African Americans in the South are shunning city life for the suburbs at the highest levels in decades, rapidly integrating large metropolitan areas that were historically divided between inner-city blacks and suburban whites.
Census figures also show that Latino population growth for the first time outpaced that of blacks and whites in most of the South, adding to the region's racial and ethnic mix.
The share of blacks in large metropolitan areas who opted to live in the suburbs climbed to 58% in the South, compared with 41% for the rest of the U.S., according to census estimates. That's up from 52% in 2000 and represents the highest share of suburban blacks in the South since the Civil Rights Act passed in the 1960s.
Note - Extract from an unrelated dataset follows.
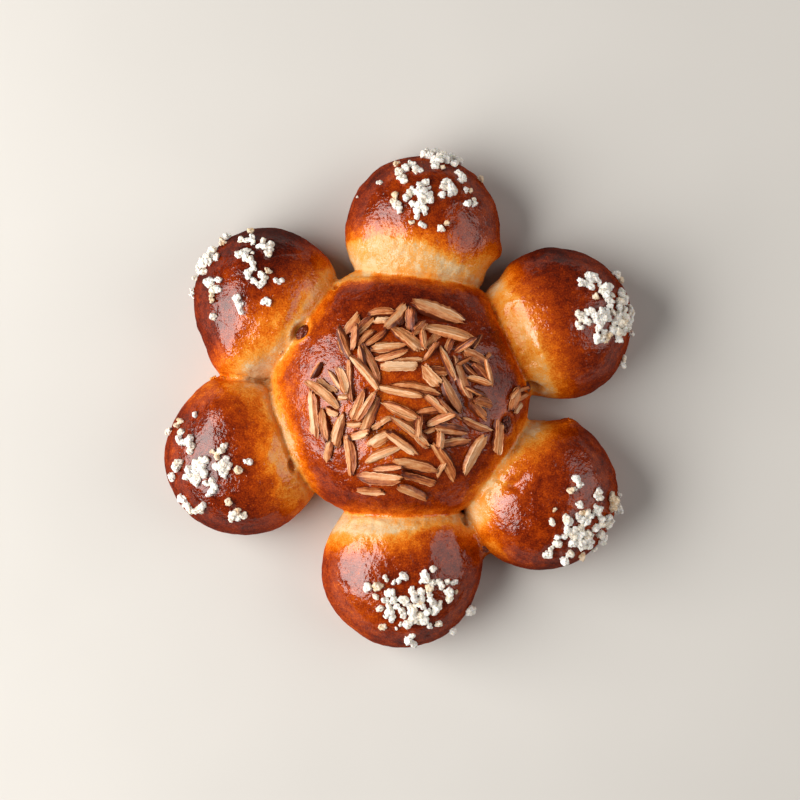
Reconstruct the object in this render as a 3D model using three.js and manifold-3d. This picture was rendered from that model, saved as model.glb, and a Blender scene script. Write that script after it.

The South also had major gains in neighborhood integration between blacks and whites. Thirty-two of the region's 38 largest metro areas made such gains since 2000, according to a commonly used demographic index. The measure, known as the segregation index, tracks the degree to which racial groups are evenly spread among neighborhoods. Topping the list were rapidly diversifying metro areas in central Florida, as well in Georgia, Texas and Tennessee.
Even in San Diego, where the black population represents only about 6 percent of the total, the trend has been toward suburbanization, and indeed leaving for other parts of the United States. I touched on these issues last night on "San Diego Week" on KPBS-TV.